Another factor that has helped solidify Bernhardt’s immortality is the myths surrounding her, including those she manufactured. 

Sarah Bernhardt and Louise Abbéma on the lake in the Bois de Boulogne
Louise Abbéma. “Sarah Bernhardt and Louise Abbéma on the lake in the Bois de Boulogne” (1883). Credit: Comédie-Française, Paris.

Contrary to myth, Bernhardt did not use a wooden leg, and although she was described as being promiscuous with men, the evidence shows that her primary relationship was with Louise Abbéma. In a famous photo, a bust of Abbéma looks down on Bernhardt lying in a coffin, and a painting of Bernhardt and Abbéma in a boat, which the Bibliothèque Nationale in Paris exhibited around 1990, contains an inscription marking “the amorous liaison of Bernhardt and Abbéma.” Ockman notes that some still refute that Bernhardt was a lesbian. (The Museum of Fine Arts in Boston calls Abbéma a “friend” of Bernhardt’s.)

Bernhardt claimed that she slept in a coffin when she gave her bed to her dying sister, Régine, who came to live with her. But Ockman thinks this is an example of Bernhardt’s exaggerated stunts. In her autobiography, Bernhardt claims that she rehearsed her lines in a coffin.

“Bernhardt is a great mythmaker herself,” Ockman said.

Sarah Bernhardt sleeping in her coffin
Achille Mélandri. “Sarah Bernhardt sleeping in her coffin” (c. 1880). Credit: Ville de Paris/Marguerite Durand Library.
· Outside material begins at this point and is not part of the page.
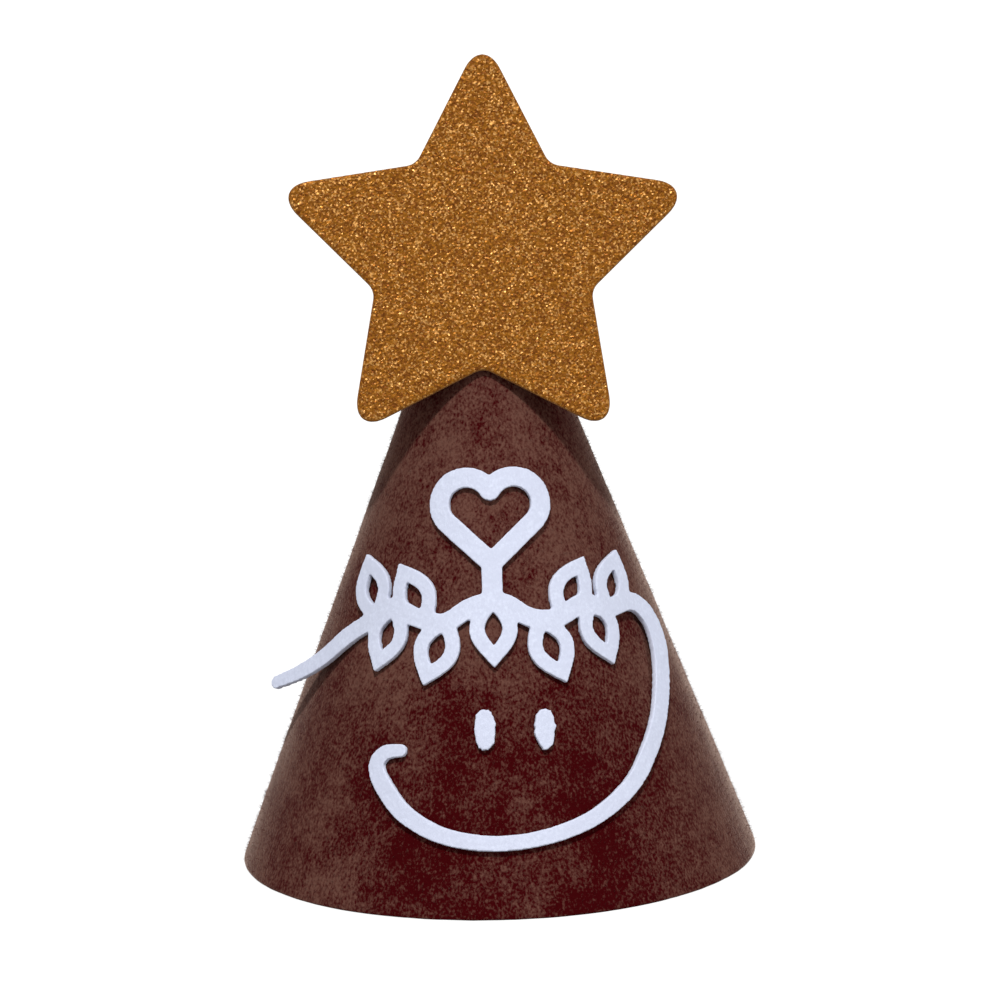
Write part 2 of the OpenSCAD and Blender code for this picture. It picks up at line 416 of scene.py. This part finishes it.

The actress was very sickly—perhaps tubercular and certainly neurasthenic—and was very skinny. She made the latter fashionable to the extent that Ockman associates her with “heroin chic.”

“I like to say that Bernhardt made her living by dying nightly, and twice a day when there was a matinee,” she said. “At around age 35, she had herself photographed in a coffin, just around the time that her dying nightly became de rigueur. And she had those printed, and she sold them.”

Bernhardt’s range was staggering—from classical theater to melodrama to music hall, boulevard theater and even vaudeville.

“And then she gets to the real gutter, which is film,” said Ockman. “She’s the first famous star to lend her name to cinema, and that was her passport to immortality.”